Sarah put her hand on my arm and left it there while the city heaved away. It was the last square on the quilt… I thought of mauma then, how her bones would always be here. People say don’t look back, the past is past, but I would always look back… When we left the mouth of the harbor, the wind swelled and the veils round us flapped, and I heard the blackbird wings. We rode onto the shining water onto the far distance.

Related Characters: Hetty Handful Grimké (speaker), Sarah Grimké, Charlotte Grimké (Mauma)
Related Symbols: Charlotte’s Quilt and Black Triangles
Page Number: 359
Explanation and Analysis:

As the boat pulls away from the Charleston harbor and takes Handful and Sky towards freedom in the North, Sarah and Handful stand together at the rail and watch the city fade into the distance. Handful calls this moment “the last square of the quilt,” imagining that her journey out of slavery completes her mother’s story quilt.

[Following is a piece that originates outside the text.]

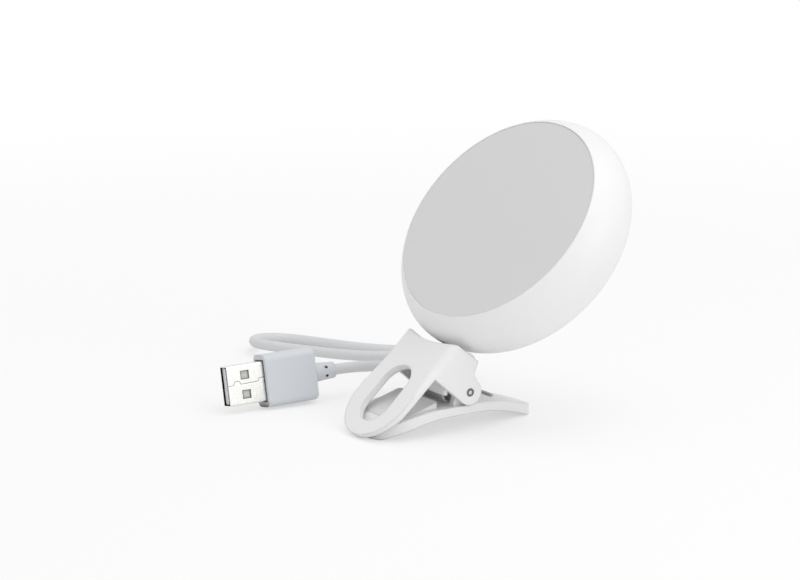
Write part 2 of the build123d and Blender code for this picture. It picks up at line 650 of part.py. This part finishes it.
shell = centred(-shell_len, shell_root, shell_thick, shell_wide)
shell = fillet(shell.edges().filter_by(Axis.X), 0.6)
shell -= fillet(centred(-shell_len - 1, shell_root + 1, shell_thick - 2 * shell_wall,
                        shell_wide - 2 * shell_wall).edges().filter_by(Axis.X), 0.3)
for z in (-2.9, 2.9):
    shell -= Pos(-6.3, 0, z) * Box(2.4, 10, 2.2)
shell -= box(-shell_len - 1, shell_root + 1, -shell_thick / 2 - 1, -shell_thick / 2 + 0.15, -0.08, 0.08)
keep("usb_a_shell", shell, to_plug)
tongue_thick, tongue_top = 1.9, shell_thick / 2 - shell_wall - fixed_gap
tongue_block = box(-shell_len + 0.6, shell_root, tongue_top - tongue_thick, tongue_top,
                   -shell_wide / 2 + shell_wall + 0.3, shell_wide / 2 - shell_wall - 0.3)
keep("usb_a_tongue", tongue_block, to_plug)
strip_face = tongue_top - tongue_thick
keep("usb_a_contacts", Compound(children=[
    box(-shell_len + 1.2, -1.5, strip_face - 0.15, strip_face, z - 0.55, z + 0.55)
    for z in (-3.5, -1.1, 1.1, 3.5)]), to_plug)
grip = centred(0, body_len, body_thick, body_wide)
grip = fillet(grip.edges().filter_by(Axis.X), 2.0)
grip = fillet(grip.faces().sort_by(Axis.X)[-1].edges(), 1.2)
grip -= centred(-1, shell_root, shell_thick + 2 * fixed_gap, shell_wide + 2 * fixed_gap)
keep("usb_a_housing", grip, to_plug)


def sleeve(length, radius, slot_turn):
    """Ribbed relief sleeve along x with two pairs of small slots."""
    body = Rot(0, 90, 0) * Pos(0, 0, length / 2) * Cone(radius, radius - 0.5, length)
    for z in (-radius / 2, radius / 2):
        for side in (-1, 1):
            body -= Rot(slot_turn, 0, 0) * Pos(length * 0.5, side * (radius - 0.35), z) * Box(1.1, 1.0, 0.9)
    return body


keep("usb_a_relief", Pos(body_len, 0, 0) * sleeve(plug_sleeve_length, plug_sleeve_radius, 0), to_plug)

# Small plug, lying flat behind the clip
small_len, small_wide, small_thick = small_plug_body
tip_len, tip_wide, tip_thick = small_plug_shell

# The cable's route, from the large plug's sleeve to the small plug's
lead_start = to_plug * Pos(body_len + plug_sleeve_length, 0, 0)
start_at = lead_start.position - to_clip.position
start_way = (to_plug * Pos(1, 0, 0)).position - to_plug.position
small_way = Vector(math.cos(rad(small_plug_heading)), math.sin(rad(small_plug_heading)), 0)
rest_z = floor + cable_radius + 0.02
plug_z = floor + small_thick / 2 + 0.02
route = [
    start_at, start_at + start_way * 9, (10, 38.6, -4.3), (24, 34.5, -5.2), (37, 40.5, -6.2),
    (38.5, 53, -7.0), (28, 61.5, -7.5), (17, 65, -7.6), (8.2, 73.6, -7.5), (1.6, 84.4, -7.5),
    (-8.24, 99.42, -7.7), (-5.87, 108.97, -8.5), (2.64, 113.9, -9.4), (12.1, 111.2, rest_z),
    (18.6, 99.1, rest_z), (23.6, 90.0, rest_z), (29.8, 81.9, rest_z), (37.6, 76.2, rest_z),
    (47.0, 72.4, rest_z), (57.0, 71.6, -9.6), (66.0, 74.6, plug_z)]
route = [Vector(p) for p in route]
route.append(route[-1] + small_way * 8.0)
bends = []
for a, b, c in zip(route[:-2], route[1:-1], route[2:]):
    turn = (b - a).get_angle(c - b)
    bends.append(0.45 * min((b - a).length, (c - b).length) / math.tan(rad(turn) / 2))
lead = FilletPolyline(*route, radius=bends)
cable = tube(lead.edges(), cable_radius, start_at, start_way)
keep("cord", cable)
print("cable bends", [round(r, 1) for r in bends])
print("cable length", round(lead.length, 1), "volume over section by length",
      round(cable.volume / (math.pi * cable_radius ** 2 * lead.length), 4))

to_small = to_clip * Pos(*route[-1]) * Rot(0, 0, small_plug_heading)
keep("micro_relief", sleeve(small_sleeve_length, small_sleeve_radius, 90).mirror(Plane.YZ).moved(
    Pos(small_sleeve_length, 0, 0)), to_small)
x0, x1 = small_sleeve_length, small_sleeve_length + small_len
small = box(x0, x1, -small_wide / 2, small_wide / 2, -small_thick / 2, small_thick / 2)
small = fillet(small.edges().filter_by(Axis.X), 1.6)
small = fillet(small.faces().sort_by(Axis.X)[0].edges(), 1.0)
small -= box(x1 - 2.5, x1 + 1, -tip_wide / 2 - fixed_gap, tip_wide / 2 + fixed_gap,
             -tip_thick / 2 - fixed_gap, tip_thick / 2 + fixed_gap)
keep("micro_housing", small, to_small)
tip = box(x1 - 2.5, x1 + tip_len, -tip_wide / 2, tip_wide / 2, -tip_thick / 2, tip_thick / 2)
tip = chamfer(tip.edges().filter_by(Axis.X).group_by(Axis.Z)[0], 0.6)
tip -= box(x1 + 0.5, x1 + tip_len + 1, -tip_wide / 2 + 0.85, tip_wide / 2 - 0.85, -tip_thick / 2 + 0.25,
           tip_thick / 2 - 0.25)
keep("micro_shell", tip, to_small)
keep("micro_tongue", box(x1 + 0.5, x1 + tip_len - 0.5, -1.9, 1.9, tip_thick / 2 - 0.85,
                         tip_thick / 2 - 0.27), to_small)

# Spring: least gap between one turn and the next, on points
samples = []
for edge_no, e in enumerate(spring_edges):
    count = max(2, round(e.length / 0.4))
    samples += [e @ (k / count) for k in range(count)]
least = min((p - q).length for i, p in enumerate(samples) for q in samples[i + 14:])
print("spring turns", coil_turns, "least gap to itself", round(least - 2 * wire_radius, 3))

for name, shape in nodes.items():
    export_step(shape, f"parts/{name}.step")
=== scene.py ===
import bpy
import math
from mathutils import Euler, Matrix, Vector


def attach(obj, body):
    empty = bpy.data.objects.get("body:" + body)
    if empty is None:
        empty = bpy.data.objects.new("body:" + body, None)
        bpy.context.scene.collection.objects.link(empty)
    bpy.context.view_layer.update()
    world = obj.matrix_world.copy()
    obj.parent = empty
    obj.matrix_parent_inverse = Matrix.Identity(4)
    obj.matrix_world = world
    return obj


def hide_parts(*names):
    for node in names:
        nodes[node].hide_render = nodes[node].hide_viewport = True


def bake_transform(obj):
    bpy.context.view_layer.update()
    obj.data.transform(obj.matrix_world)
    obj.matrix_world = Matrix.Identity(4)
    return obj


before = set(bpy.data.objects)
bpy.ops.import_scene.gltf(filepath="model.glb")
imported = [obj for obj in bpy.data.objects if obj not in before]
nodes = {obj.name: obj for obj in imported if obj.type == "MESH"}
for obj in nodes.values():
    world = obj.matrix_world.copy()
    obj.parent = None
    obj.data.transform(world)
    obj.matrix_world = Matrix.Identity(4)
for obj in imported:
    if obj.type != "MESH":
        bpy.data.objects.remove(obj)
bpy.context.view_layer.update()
scene = bpy.context.scene
mm = 0.001
pin = Vector((-10.97, 0, 12.05)) * mm  # the clip's pivot, from which the route and the plug are counted


def fromPin(place):
    return Vector(place) * mm + pin


def degrees(values):
    return [math.radians(v) for v in values]


def pick(piece):
    bpy.ops.object.select_all(action="DESELECT")
    piece.select_set(True)
    bpy.context.view_layer.objects.active = piece


# Camera: a long lens from the left, slightly above
cameraSettings = {"place": (-0.48324, -0.73501, 0.23034), "turn": 31.85, "dip": 12.3, "lens": 138.5,
                  "sensor": 36, "near": 0.05, "far": 20}


def makeCamera(c):
    data = bpy.data.cameras.new("camera")
    data.lens = c["lens"]
    data.sensor_width = c["sensor"]
    data.clip_start, data.clip_end = c["near"], c["far"]
    camera = bpy.data.objects.new("camera", data)
    scene.collection.objects.link(camera)
    camera.location = c["place"]
    camera.rotation_euler = degrees((90 - c["dip"], 0, -c["turn"]))
    scene.camera = camera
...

The last square of the quilt shows Handful and Sarah together, able to interact as equals at last. Throughout Charlotte’s life, Charlotte used her quilt to take back her life story from the white masters who try to silence Charlotte’s voice. Handful finally escapes a life of slavery and achieves Charlotte’s dream of a life where her voice is just as strong as anyone else’s voice. Handful keeps Charlotte’s legacy in mind as she moves into her future, keeping her mother’s memory alive. The book ends with the same image of blackbird wings from the blackbird legend in the first chapter. As Charlotte said in the beginning, the slaves did find their wings once again.